All I need do is show up – He’ll take it from there. I’m working on revision 10 of a book I’m writing, with help from my ghost writer, the Holy Spirit of God. I’ve written about my ghost writer before (here).
This past weekend, as I found a moment in-between to-do list chores, I sat at the dining room table and began to try to clear my mind of the distractions around me. This can be the hardest part of my writing – getting focused. It can be painful for me to concentrate on my editing, and find and fix the troubled spots in the latest draft. I feel the pressure of not wanting to miss anything.
The answer then became suddenly clear. All I need do is open the binder holding revision 10, grab a pencil, and read. The Spirit of Jesus within me will show me what needs changing. I can just relax and trust Him.
At that moment, I truly felt the trust – not just a promise of trust, but a true and tangible reality of trust. It felt great to relax, read, and wait on Jesus to point out the weak spots in my writing. I so love writing this way, with absolute trust in the Holy Spirit. Thank you dear Jesus.
Most of my family isn’t Christian. I’m the family Jesus freak. Whenever a sister, niece, nephew, or in-law is brave enough to mention anything Christian around me, it’s clear their perspective of Christianity has been polluted by false information.
That’s why I’m writing the book I’ve been working on for the past 6 years. I just realized that I spent the first 4 ½ years doing research. It’s only the past 1 ½ years that I’ve been doing real writing.
Anyway, what gets me up at 4:00am each morning so I can write before going to work is love for my family. It hurts me to see some of them hurting because of the false ideas they have about God and Jesus. If they only knew the truth… they still might not accept Jesus, but at least they could make their decision based on truth, rather than lies.
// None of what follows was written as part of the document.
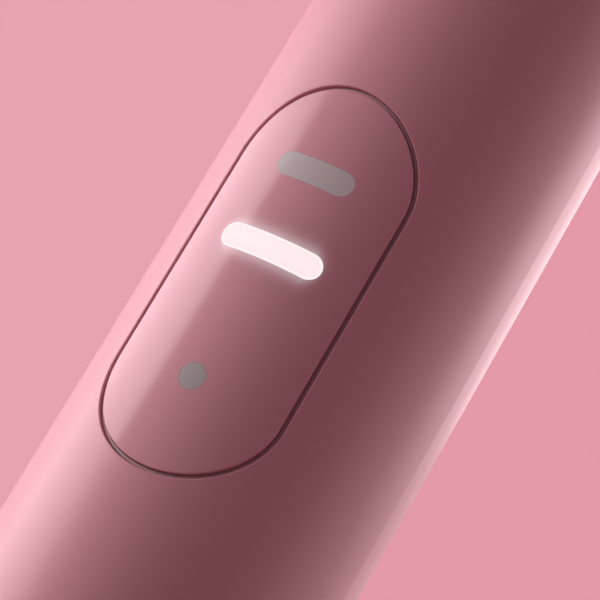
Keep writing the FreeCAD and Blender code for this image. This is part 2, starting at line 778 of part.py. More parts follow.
def make_drive():
    """The linear drive: a can, end plate and bushes, two pole rings, a coil, and a sprung magnet mover."""
    bore = shaft_radius + running_fit
    can = body("drive_housing")
    turn(can, [
        (bush_radius + 0.02, drive_foot),
        (drive_radius, drive_foot, 0.6),
        (drive_radius, drive_top),
        (drive_radius - 0.7, drive_top),
        (drive_radius - 0.7, drive_foot + 1.2),
        (bush_radius + 0.02, drive_foot + 1.2),
    ], "housing_turn")
    finish(can, "drive_housing", seat_height)
    ring("drive_end_plate", bush_radius + 0.02, drive_radius - 0.75, drive_top - 2.2, drive_top, seat_height)
    ring("upper_bush", bore, bush_radius, drive_top - 2.6, drive_top, seat_height)
    ring("lower_bush", bore, bush_radius, drive_foot, drive_foot + 2.6, seat_height)
    ring("stator_coil", mover_radius + 0.7, drive_radius - 0.9, mover_foot - 1, mover_top + 1, seat_height)
    poles = []
    for k, foot in enumerate([mover_foot - 3.5, mover_top + 1.5]):
        poles.append(cut(f"pole_{k}", drum(f"pole_disc_{k}", drive_radius - 0.75, foot, foot + 2),
                         drum(f"pole_bore_{k}", mover_radius + 0.4, foot - 1, foot + 3)))
    finish(group("stator_poles", poles), "stator_poles", seat_height)
    middle = (mover_foot + mover_top) / 2
    magnets = []
    for k, (low, high) in enumerate([(mover_foot, middle - 0.6), (middle + 0.6, mover_top)]):
        magnets.append(cut(f"magnet_{k}", drum(f"magnet_disc_{k}", mover_radius, low, high),
                           drum(f"magnet_bore_{k}", shaft_radius, low - 1, high + 1)))
    finish(group("mover_magnets", magnets), "mover_magnets", seat_height)
    ring("mover_core", shaft_radius, mover_radius, middle - 0.6, middle + 0.6, seat_height)
    make_spring("lower_spring", drive_foot + 1.3, mover_foot - 0.1)
    make_spring("upper_spring", mover_top + 0.1, drive_top - 2.3)


def make_spring(label, foot, top):
    """A coil spring round the drive shaft, between two faces."""
    mean_radius, turns = 3.1, 5
    height = top - foot - wire_radius * 2
    helix = doc.addObject("Part::Helix", label + "_path")
    bind(helix, Pitch=height / turns, Height=height, Radius=mean_radius)
    wire = doc.addObject("Part::Circle", label + "_wire")
    bind(wire, Radius=wire_radius)
    wire.Placement = FreeCAD.Placement(FreeCAD.Vector(mean_radius, 0, 0),
                                       FreeCAD.Rotation(FreeCAD.Vector(1, 0, 0), 90))
    spring = doc.addObject("Part::Sweep", label)
    spring.Sections, spring.Spine = [wire], (helix, [])
    spring.Solid, spring.Frenet = True, True
    doc.recompute()
    return finish(spring, label, seat_height + foot + wire_radius)


def make_drive_shaft():
    owner = body("drive_shaft")
    foot = drive_foot - 0.5
    turn(owner, [
        (0, foot),
        (shaft_radius, foot),
        (shaft_radius, shaft_top - 3.6),
        (shaft_radius - 0.25, shaft_top - 3.3),
        (shaft_radius - 0.25, shaft_top - 2.7),
        (shaft_radius, shaft_top - 2.4),
        (shaft_radius, shaft_top, 0.6),
        (0, shaft_top),
    ], "shaft_turn")
    return finish(owner, "drive_shaft", seat_height)


def make_mounting_post():
    """The fixed post that the brush head pushes onto; the drive shaft slides inside it."""
    bore = shaft_radius + 0.5
    owner = body("mounting_post")
    turn(owner, [
        (bore, drive_top + 0.2),
        (7, drive_top + 0.2),
        (7, drive_top + 2),
        (neck_bore - 0.1, neck_foot - 6.5),
        (neck_bore - 0.1, head_base - 0.4),
        (post_radius, head_base - 0.4),
        (post_radius, post_top, 0.5),
        (bore + 0.7, post_top),
        (bore + 0.7, post_top - 4),
        (bore, post_top - 4),
    ], "post_turn")
    pocket(owner, "post_flat", lambda s: rectangle(s, -5, 5, head_base - 0.4, post_top + 1),
           2, offset=-(post_radius + 1.5), reverse=True)
    finish(owner, "mounting_post", seat_height)
    ring("shaft_seal", shaft_radius + running_fit, bore + 0.66, post_top - 3.9, post_top - 0.2, seat_height)
    ring("neck_ring", neck_bore, neck_radius, neck_height + 0.05, head_base - 0.55, seat_height)


# ---- Brush head ----

def make_brush_stem():
    owner = body("brush_stem")
    foot = ring_height + 0.15
    cup = pad(owner, "cup", lambda s: circle(s, cup_radius, 0, disc_height), cup_front + cup_back,
              offset=-cup_back)
    round_edges(owner, "cup_back_edge", cup, 2.2, lambda e: abs(e.CenterOfMass.y - cup_back.value) < 0.01)
    turn(owner, [
        (0, foot),
        (neck_radius - 0.15, foot),
        (7.1, 8, 30),
        (5, 19, 40),
        (stem_tip_radius + 0.1, 36, 90),
        (stem_tip_radius, disc_height - 4),
        (0, disc_height - 4),
    ], "stem_turn")
    turn(owner, [
        (0, foot - 1),
        (stem_bore, foot - 1),
        (stem_bore, post_top - head_base + 0.6),
        (stem_cavity, post_top - head_base + 1.4),
        (stem_cavity, disc_height - 3),
        (0, disc_height - 3),
    ], "stem_bore", "PartDesign::Groove")
    pocket(owner, "cup_cavity", lambda s: circle(s, cup_cavity, 0, disc_height), cup_front + 2,
           offset=cup_front + 0.01)
    pocket(owner, "axle_hole", lambda s: circle(s, axle_radius, 0, disc_height), cup_front + 3.2,
           offset=cup_front + 0.01)
    finish(owner, "brush_stem", head_frame)
    ring("colour_ring", stem_bore, neck_radius - 0.05, 0, ring_height, head_frame)


def make_connecting_rod():
    """The rod inside the stem: its socket grips the shaft's tip, its slotted eye drives the crank pin."""
    foot = post_top - head_base + 2
    bar_foot = foot + 6
    owner = body("connecting_rod")
    turn(owner, [
        (shaft_radius + 0.02, foot),
        (stem_cavity - 0.6, foot),
        (stem_cavity - 0.6, bar_foot - 0.5, 0.6),
        (0, bar_foot + 1.2),
        (0, bar_foot - 0.2),
        (shaft_radius + 0.02, bar_foot - 0.2),
    ], "socket_turn")
    knee, shift = disc_height - 10, 1.9
    neck = disc_height - 3
    eye_low, eye_high = disc_height - 1.3, disc_height + 1.5
    left, right = crank_offset - 1.35, crank_offset + 1.35

    def bar(drawing):
        outline(drawing, [
            (-rod_half_width, bar_foot + 0.2),
            (rod_half_width, bar_foot + 0.2),
            (rod_half_width + shift, knee),
            (rod_half_width + shift + 0.2, neck),
            (right, eye_low),
            (right, eye_high, 0.5),
            (left, eye_high, 0.5),
            (left, neck),
            (shift - rod_half_width, knee),
        ])
    pad(owner, "bar", bar, rod_half_width * 2, offset=-rod_half_width)

    def eye(drawing):
        reach, high = crank_radius + 0.2, crank_radius + 0.05
        rectangle(drawing, crank_offset - reach, crank_offset + reach, disc_height - high, disc_height + high)
    pocket(owner, "crank_slot", eye, 4, offset=2)
    return finish(owner, "connecting_rod", head_frame)


def make_bristle_disc():
    front, back = cup_front + 0.2 + disc_thickness, cup_front + 0.2
    owner = body("bristle_disc")
    disc = pad(owner, "disc", lambda s: circle(s, disc_radius, 0, disc_height), disc_thickness, offset=back)
    round_edges(owner, "disc_edge", disc, 0.5, lambda e: abs(e.CenterOfMass.y + front.value) < 0.01)
    pad(owner, "crank_pin", lambda s: circle(s, crank_radius, crank_offset, disc_height), back + 1.2,
        offset=-1)
    bore = axle_radius + running_fit
    pocket(owner, "axle_bore", lambda s: circle(s, bore, 0, disc_height), disc_thickness - 0.6,
           offset=back + disc_thickness - 0.6)
    finish(owner, "bristle_disc", head_frame)
    axle = lying_drum("axle_pin", axle_radius, -(back + disc_thickness - 0.7), cup_back - 0.9, 0, disc_height)
    finish(axle, "axle_pin", head_frame + disc_height, y=-(back + disc_thickness - 0.7))
    for name, count, circle_radius, radius in (("outer", 16, 5.2, 0.78), ("middle", 10, 3.1, 0.74),
                                               ("inner", 5, 1.25, 0.6)):
        tufts = []
        for k in range(count):
            angle = 2 * math.pi * k / count
            x, z = circle_radius * math.sin(angle), disc_height + circle_radius * math.cos(angle)
            tufts.append(lying_drum(f"{name}_tuft_{k}", radius, -(front + tuft_length), -front, x, z))
        finish(group(f"{name}_tufts", tufts), f"{name}_tufts", head_frame)


def check_and_write():
    """Stops on a failed object or a bad shape, and writes one STEP file for each piece."""
    doc.recompute()
    for thing in doc.Objects:
        if "Invalid" in thing.State or "Error" in thing.State:
            raise RuntimeError(f"{thing.Name} ({thing.Label}) is {thing.State}")
    os.makedirs("parts", exist_ok=True)
    for name in os.listdir("parts"):
        if name.endswith(".step"):
            os.remove(os.path.join("parts", name))
    for part in parts:
        if part.Shape.isNull() or not part.Shape.isValid() or not part.Shape.Solids:
            raise RuntimeError(f"{part.Label} has no valid solid")
        part.Shape.exportStep(f"parts/{part.Label}.step")
    print(f"wrote {len(parts)} pieces")


make_charger_cover()
make_charger_base()
make_foot_ring()
make_charger_screws()
make_inlet()
make_charger_board()
make_primary_coil()
make_end_cap()
make_handle_shell()
make_chassis()
make_battery()
make_circuit_board()
make_control_button()
make_button_seal()
make_switch()
make_drive()
make_drive_shaft()
make_mounting_post()
make_brush_stem()
make_connecting_rod()
make_bristle_disc()
check_and_write()
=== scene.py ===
import json
import math
import random

import bpy
from mathutils import Matrix, Vector


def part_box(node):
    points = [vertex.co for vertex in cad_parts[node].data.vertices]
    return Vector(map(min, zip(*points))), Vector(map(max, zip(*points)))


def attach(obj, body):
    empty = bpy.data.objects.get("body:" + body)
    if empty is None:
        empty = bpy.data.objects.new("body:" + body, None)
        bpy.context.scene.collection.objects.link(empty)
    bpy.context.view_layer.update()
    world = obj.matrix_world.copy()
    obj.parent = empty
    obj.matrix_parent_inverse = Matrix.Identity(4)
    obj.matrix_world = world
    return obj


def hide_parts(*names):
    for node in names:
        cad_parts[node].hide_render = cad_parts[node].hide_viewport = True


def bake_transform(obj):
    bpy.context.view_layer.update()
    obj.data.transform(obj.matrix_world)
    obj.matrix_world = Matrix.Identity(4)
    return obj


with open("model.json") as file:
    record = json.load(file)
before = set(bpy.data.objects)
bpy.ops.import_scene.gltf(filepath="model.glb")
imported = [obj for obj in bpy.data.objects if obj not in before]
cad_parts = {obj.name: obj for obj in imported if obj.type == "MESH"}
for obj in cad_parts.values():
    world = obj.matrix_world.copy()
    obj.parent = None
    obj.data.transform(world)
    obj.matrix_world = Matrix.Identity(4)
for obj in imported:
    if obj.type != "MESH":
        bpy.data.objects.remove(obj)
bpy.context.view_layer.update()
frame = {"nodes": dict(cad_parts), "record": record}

scene = bpy.context.scene
scene.view_settings.view_transform = "Standard"
MM = 0.001
PANEL_LOW, PANEL_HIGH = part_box("control_button")
PANEL_Z = (PANEL_LOW.z + PANEL_HIGH.z) / 2


# ---- Materials ----

def linear(red, green, blue):
    """A colour given as 0-255 screen values, as the shader's linear one."""
    def one(value):
        value /= 255
        return value / 12.92 if value <= 0.04045 else ((value + 0.055) / 1.055) ** 2.4
    return one(red), one(green), one(blue)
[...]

And so I write, with the hope that I put my “self” aside long enough to let Jesus speak His truth to my family, through the book. His truth can set them free from the pain of the troubles in their lives.
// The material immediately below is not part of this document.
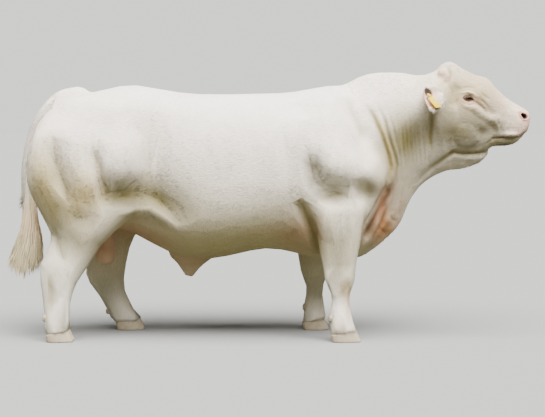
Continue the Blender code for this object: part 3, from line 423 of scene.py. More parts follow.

When will I ever be finished with the book I’m writing? Which revision will be the final draft? I’m working on rev 9, and I know for sure there will be a rev 10. I recently wrote about my anguish and impatience (see it here). Since I’m a tinkerer, I sometimes fear that I will never be finished, that I will keep tweaking the book, always looking for ways to make it better. In the engineering world of which I work, there is a saying: there comes a time in every project to shoot the designer and release the product. Am I going to have to shoot myself in order to settle for a final draft?
This morning I found myself praying about trusting God. And this is what came into my mind: I don’t have to worry about the final draft. Since in my effort to write this book all I’m trying to do is be Gods pen, with Him the author, the final draft is up to Him. He will decide which draft is final, and He will make it clear to me. In fact, He already has. All I have to do is trust Him. And I do. Thank you Lord.
He did it again… my ghost writer. I’m working on revision 9 of a book I’m collaborating on with my ghost writer friend. Yesterday I finished marking up chapter 20 with more fine-tuning changes (part of what sometimes feels like my never-ending editing process). This morning I got up at 4:00am, as usual, to get in some writing before heading to work. I had intended to start editing chapter 21. But as I got out of bed, the thought became clear that I needed to go back and take another look at chapter 20. My ghost writer was talking to me again.
Got my coffee and settled myself in my makeshift “office” (a walled-off corner in the garage), and while letting the coffee cup warm my hands, I prayed, as usual. This thought came clearly into my mind: there was a glaring problem buried within chapter 20 that I needed to uncover and fix. My ghost writer, the Holy Spirit of God within me, was making my task for this morning clear.
And sure enough, as I read my way through chapter 20, I turned a page and there was the problem – a couple of unclear and awkward paragraphs. And the whole section looked a lot better with those paragraphs crossed out.
This is the way it goes, writing with the Holy Ghost. Is God really speaking to me, giving me direction on how to write this book? Well, the answer depends on what you believe. For me, I certainly believe so. And I’m so grateful. Thank you God.
Look, I’m not a trained writer. I don’t often know what I’m doing. But maybe that’s good, because the less I know, the more I rely on God.
It’s often hard for me to believe I’m writing a book. I mean, this thing is almost done, and it actually has a decent structure and is readable. For someone who never learned grammar in high school, it’s weird for me to look at this book and realize it came from my own hands.
But it’s not totally mine. This book is actually the product of prayer. I look to God in prayer, and the words for the book come into my mind. Are the words really from God or from me? I don’t know. I just know I couldn’t have done this without His help. He’s always there for me – just a thought away.
Simon says take 5 giant steps away from the work. Pull my head out of the details and look at it as if it’s not my own. This is how I’ve started approaching the editing of the past couple revisions of the book I’m writing. I read it as if it’s not my book. I read it as if I’m one of my few close friends who I have asked to review the current draft.
So, when I see something that seems unclear or awkward or just not right, I don’t have the burden of having to find a fix. All I do is flag it as needing work. I attach sticky-notes that generally state what’s wrong with the sentence, paragraph, or entire section. Then I move on. It makes this first part of the editing process easy – just point out problem areas.
But of course, as the writer of the book I still have to eventually go back and fix all the problems I had flagged. But I’ve noticed that I catch a lot more weaknesses with this two-step editing process.
And maybe by first pretending I’m not the writer, rather just a reviewer, I’m dodging my ego; my ego that usually has problems recognizing my own errors. It sure can be hard to do good writing when my self-centered human nature gets in the way.